Jesus your King is born, Jesus is born, in Excelsis Gloria!

            Within a lodge of broken bark the tender Babe was found

            A ragged robe of rabbit skin enwrapped his beauty round

            And as the hunter braves drew night the angel song rang loud and high

            Jesus your King is born, Jesus is born, in Excelsis Gloria!

            The earliest moon of wintertime is not so round and fair

            As was the ring of glory on the helpless infant there

            The chiefs from far before him knelt with gifts of fur and beaver pelt

            Jesus your King is born, Jesus is born, in Excelsis Gloria!

            O children of the forest free, O sons of Manitou

            The Holy Child of earth and heaven is born today for you

            Come kneel before the radiant Boy who brings you beauty, peace and joy

            Jesus your King is born, Jesus is born, in Excelsis Gloria!

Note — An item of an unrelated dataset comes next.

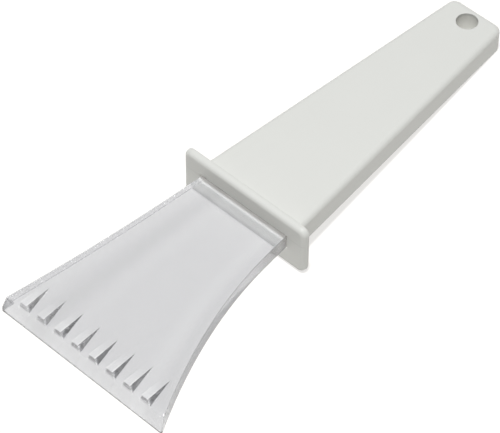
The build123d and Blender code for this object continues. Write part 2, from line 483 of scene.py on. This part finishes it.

I love this carol. And it serves as a great reminder to me, that the Christmas story – and the Incarnation itself – only really makes sense when we make it our own. As German Dominican monk of the 13th century once wrote:

            We are all meant to be mothers of God. What good is it to me if this eternal birth of the divine Son takes place unceasingly, but does not take place within myself? And, what good is it to me if Mary is full of grace if I am not also full of grace? What good is it to me for the Creator to give birth to his Son if I do not also give birth to him in my time and my culture? This, then, is the fullness of time: When the Son of Man is begotten in us.

What good is the Christmas story if it doesn’t become my story and your story today? Merry Christmas! Amen.